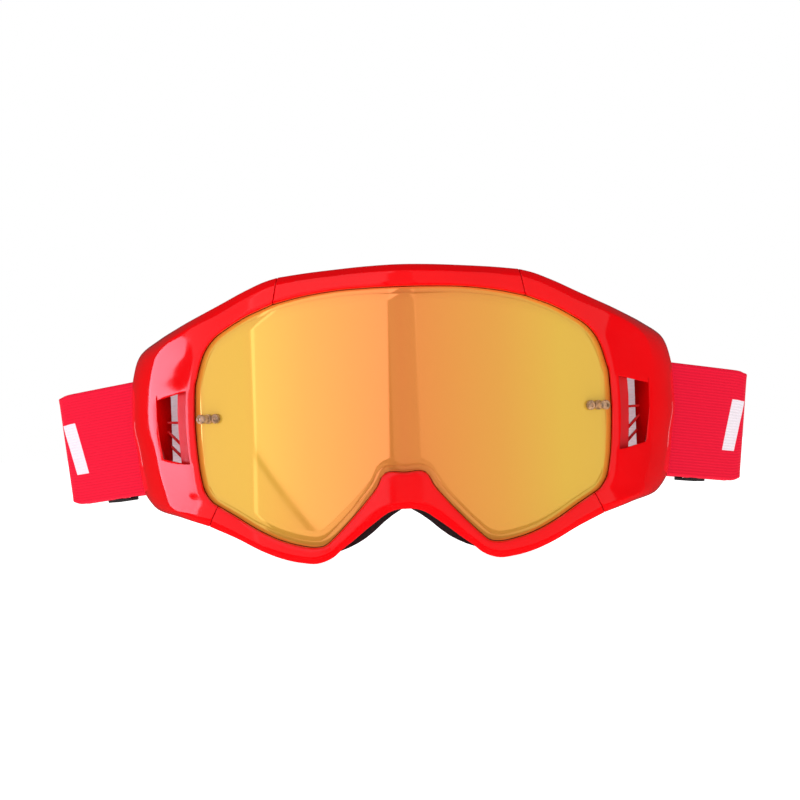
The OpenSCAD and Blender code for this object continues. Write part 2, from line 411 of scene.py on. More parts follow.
def map_range(made, value, **inputs):
    """The value carried from one range to another. Inputs are From_Min, From_Max, To_Min and To_Max."""
    named = {name.replace("_", " "): amount for name, amount in inputs.items()}
    node = add_node(made, "ShaderNodeMapRange", inputs=named)
    link(made, value, node.inputs["Value"])
    return node.outputs["Result"]


def mixed(made, factor, first, second, blend="MIX"):
    """Two colours mixed by a factor, which is a value or a number."""
    node = add_node(made, "ShaderNodeMix", data_type="RGBA", blend_type=blend)
    plug(made, factor, node.inputs["Factor"])
    link(made, first, node.inputs["A"])
    link(made, second, node.inputs["B"])
    return node.outputs["Result"]


def object_noise(made, scale, detail=3.0, stretch=(1, 1, 1)):
    """Noise over the piece's own coordinates. Scale is in turns for each metre."""
    mapping = add_node(made, "ShaderNodeMapping", inputs={"Scale": stretch})
    noise = add_node(made, "ShaderNodeTexNoise", inputs={"Scale": scale, "Detail": detail})
    link(made, object_place(made), mapping.inputs["Vector"])
    link(made, mapping.outputs["Vector"], noise.inputs["Vector"])
    return noise.outputs["Fac"]


def ramp(made, value, stops):
    """Colours along a value, from a list of (place, colour)."""
    node = add_node(made, "ShaderNodeValToRGB")
    while len(node.color_ramp.elements) < len(stops):
        node.color_ramp.elements.new(0.5)
    for element, (place, colour) in zip(node.color_ramp.elements, stops):
        element.position = place
        element.color = (*colour, 1)
    link(made, value, node.inputs["Fac"])
    return node.outputs["Color"]


def spread(made, value, low, high):
    """The value's middle range stretched from low to high."""
    return map_range(made, value, From_Min=0.3, From_Max=0.7, To_Min=low, To_Max=high)


def roughen(made, scale, low, high, detail=3.0, stretch=(1, 1, 1)):
    """Roughness that varies softly between two values."""
    noise = object_noise(made, scale, detail, stretch)
    link(made, spread(made, noise, low, high), shader_of(made).inputs["Roughness"])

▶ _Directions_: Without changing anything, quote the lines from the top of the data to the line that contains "From_Max=0.7, To_Min=low, To_Max=high)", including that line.

▶ _Answer below_:
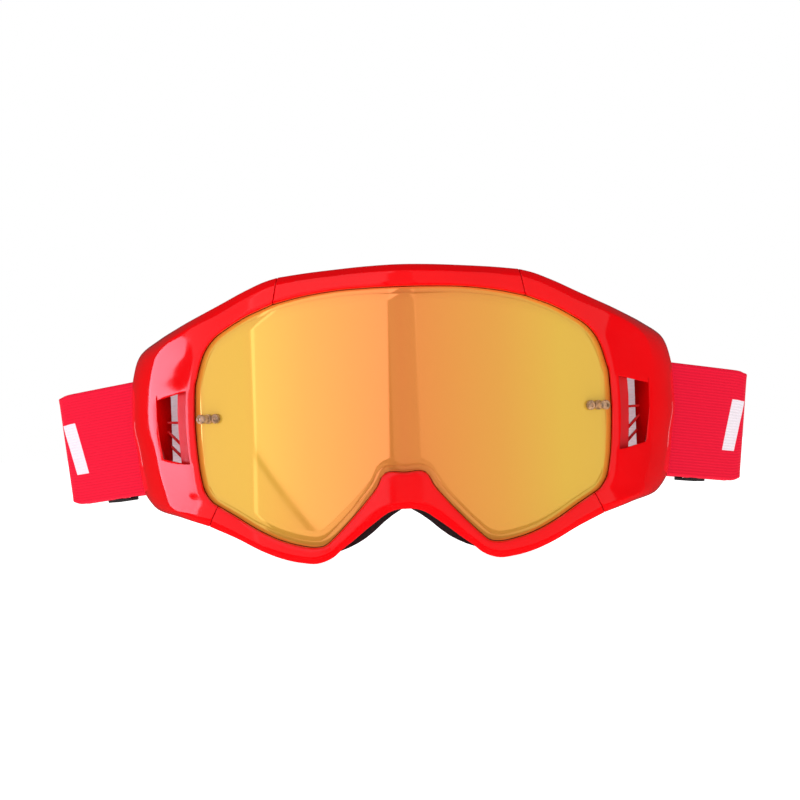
The OpenSCAD and Blender code for this object continues. Write part 2, from line 411 of scene.py on. More parts follow.
def map_range(made, value, **inputs):
    """The value carried from one range to another. Inputs are From_Min, From_Max, To_Min and To_Max."""
    named = {name.replace("_", " "): amount for name, amount in inputs.items()}
    node = add_node(made, "ShaderNodeMapRange", inputs=named)
    link(made, value, node.inputs["Value"])
    return node.outputs["Result"]


def mixed(made, factor, first, second, blend="MIX"):
    """Two colours mixed by a factor, which is a value or a number."""
    node = add_node(made, "ShaderNodeMix", data_type="RGBA", blend_type=blend)
    plug(made, factor, node.inputs["Factor"])
    link(made, first, node.inputs["A"])
    link(made, second, node.inputs["B"])
    return node.outputs["Result"]


def object_noise(made, scale, detail=3.0, stretch=(1, 1, 1)):
    """Noise over the piece's own coordinates. Scale is in turns for each metre."""
    mapping = add_node(made, "ShaderNodeMapping", inputs={"Scale": stretch})
    noise = add_node(made, "ShaderNodeTexNoise", inputs={"Scale": scale, "Detail": detail})
    link(made, object_place(made), mapping.inputs["Vector"])
    link(made, mapping.outputs["Vector"], noise.inputs["Vector"])
    return noise.outputs["Fac"]


def ramp(made, value, stops):
    """Colours along a value, from a list of (place, colour)."""
    node = add_node(made, "ShaderNodeValToRGB")
    while len(node.color_ramp.elements) < len(stops):
        node.color_ramp.elements.new(0.5)
    for element, (place, colour) in zip(node.color_ramp.elements, stops):
        element.position = place
        element.color = (*colour, 1)
    link(made, value, node.inputs["Fac"])
    return node.outputs["Color"]


def spread(made, value, low, high):
    """The value's middle range stretched from low to high."""
    return map_range(made, value, From_Min=0.3, From_Max=0.7, To_Min=low, To_Max=high)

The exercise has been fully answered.